De la même manière, la libération sexuelle, héritée de la « beat generation », devient rapidement le refrain que les futurs soixante-huitards reprennent en chœur. Les désirs de libéralisation des mœurs s’affichent alors à travers des revendications concrètes, plus accessibles qu’un anti-impérialisme idéologique : le premier droit demandé est celui, pour les étudiants, d’aller dans les chambres des filles des résidences universitaires !
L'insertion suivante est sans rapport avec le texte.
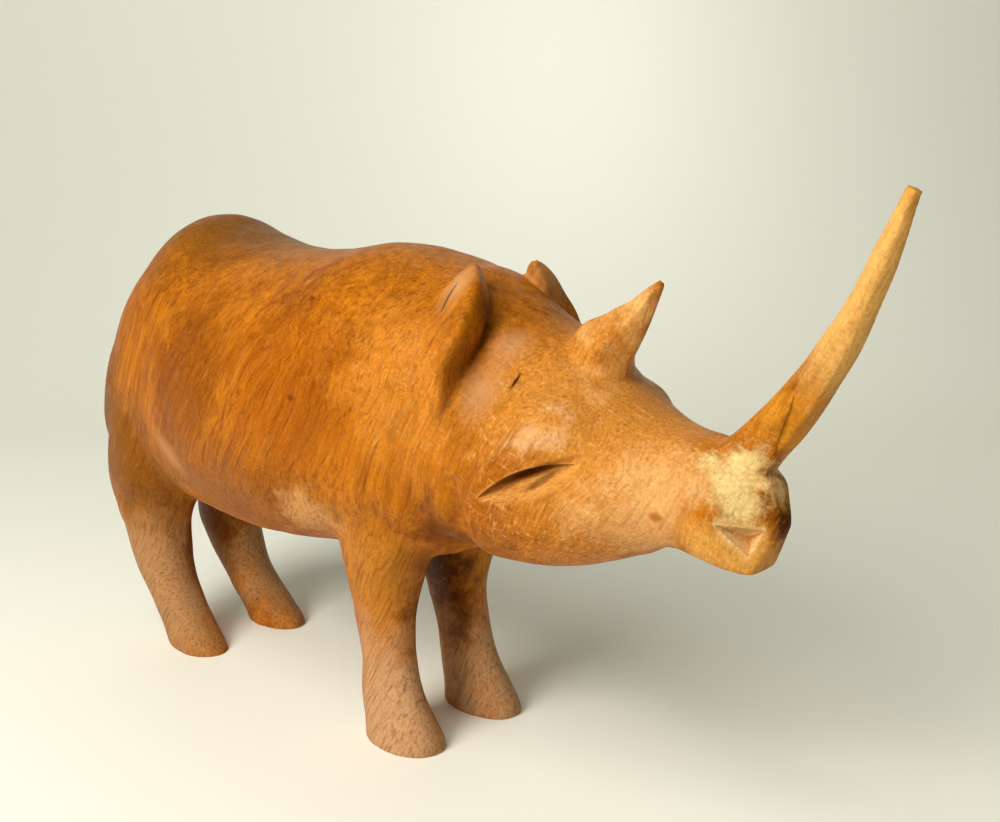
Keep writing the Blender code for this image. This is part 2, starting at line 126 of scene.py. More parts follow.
# Legs, from the sole up: z, x and y of the middle, half length along x, half width along y.
FRONT_LEG = (
    (-2, 135, 16.6, 17, 11),
    (3, 134.9, 16.8, 16.5, 10.4),
    (10, 132.3, 17, 15.2, 8.9),
    (18, 129.8, 17.1, 13.4, 7.8),
    (28, 128.2, 17, 11.7, 7.5),
    (45, 126.1, 16.6, 12.6, 8.8),
    (60, 127.4, 17.2, 14.8, 12.4),
    (76, 131.3, 19.2, 18, 15),
    (95, 134, 21.5, 18.5, 15.6),
    (118, 134, 24, 16, 13),
)
REAR_LEG = (
    (-2, 12.6, 18.6, 16.2, 10),
    (3, 9.9, 19, 15.8, 9.7),
    (10, 3.2, 18.4, 14.1, 9.6),
    (18, -4.3, 18, 12.8, 9.8),
    (28, -12.1, 17.8, 13.6, 10.6),
    (45, -16.8, 17.4, 15.6, 12),
    (60, -12.2, 20.4, 19.2, 15.2),
    (78, -5.5, 22.6, 23, 17.8),
    (100, 1.7, 22.8, 23, 17.6),
    (125, 8, 22, 20, 13),
)
# How much further out the feet on the far side stand, and the height at which that has faded.
FAR_FRONT_SPLAY = 5.5
FAR_REAR_SPLAY = 2
SPLAY_HEIGHT = 60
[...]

Le prélude à Mai 68 et ses figures

Le Mouvement du 22 mars n’a pas vocation à durer. Autoproclamé apolitique, il fonctionne sur un simple principe de votes à l’unanimité. S’essoufflant au fil des mois, remplacé par la vague estudiantine de mai, il est officiellement dissous par décret le 12 juin 1968, en même temps qu’une dizaine de groupuscules d’extrême-gauche.

En tête de gondole du groupe d’étudiants, un certain Daniel Cohn-Bendit y fait ses premières armes, en tribun qui harangue la foule et agresse verbalement ses contradicteurs, fussent-ils doyens ou étudiants. Un terrain d’entraînement pour une figure qui émerge véritablement quelques mois plus tard, jusqu’à devenir un symbole pour certains. Les autres leaders du Mouvement du 22 mars se retrouvent d’ailleurs, pour la plupart, dans les salles occupées de la Sorbonne à la fin du printemps : René Riesel (un « Enragé de Nanterre »), Serge July (futur mao-spontex, qui se définit à la fois comme libertaire et autoritaire) ou encore le trotskiste Daniel Bensaïd.

Le 22 mars meurt finalement de ce qui avait fait sa raison d’être, un anarcho-libertarisme réunissant trop de mouvances pour être pérenne.